Another mother, whose son attends a Delta academy school, said that ‘he got 22 hours in an isolation booth in one week and he was just an absolute mess, he came out at the end of the day and he didn’t look well. His legs were shaking and he could hardly string a sentence together. He looked completely done in.’ She added: ‘I don’t think they want to put the resources into other ways of dealing with behaviour. They are multi-academy trusts and I think they want to keep costs down.’

Keeping costs down and making profit is the driving force behind this barbaric treatment of children, along with massive cuts in teaching staff.
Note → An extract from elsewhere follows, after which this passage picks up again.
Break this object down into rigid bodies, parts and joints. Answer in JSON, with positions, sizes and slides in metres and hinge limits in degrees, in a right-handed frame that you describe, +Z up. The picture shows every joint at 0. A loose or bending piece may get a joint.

The Delta academy chain, one of the biggest in the country, slashed its wages bill by more than 10% last year in an attempt to cut its deficit and ‘ensure sustainability’ by cutting teachers by 13%.

The salary for its chief executive was reported to be about £185,000 last year.

Both Delta and Outwood Grange academies were amongst the 87 academy trusts who received a letter from the Education Funding agency this year demanding that they justify the salaries of more than £150,000 paid to their chief executives.

This year’s conference of the National Education Union voted unanimously to oppose ‘the move towards ever more punitive behaviour policies in schools’, pointing out that these policies were feeding ‘a mental health crisis for children.’ In fact these academies, despite hiding behind the fiction of being charities run on a not-for-profit basis, were always intended to open up the education budget to the privateer vulture whose only concern is to screw as much profit as possible out of the education system at the expense of children.

When they can’t make the profit required for their bloated salaries they simply close down schools and move on. There is only one way to stop the barbaric treatment of children at the hands of these academy bosses and that is for the teaching unions to demand at the forthcoming TUC conference that they call a general strike to bring down the Tories and replace them with a workers’ government that will end all academies and guarantee a free state education system to meet the needs of every child.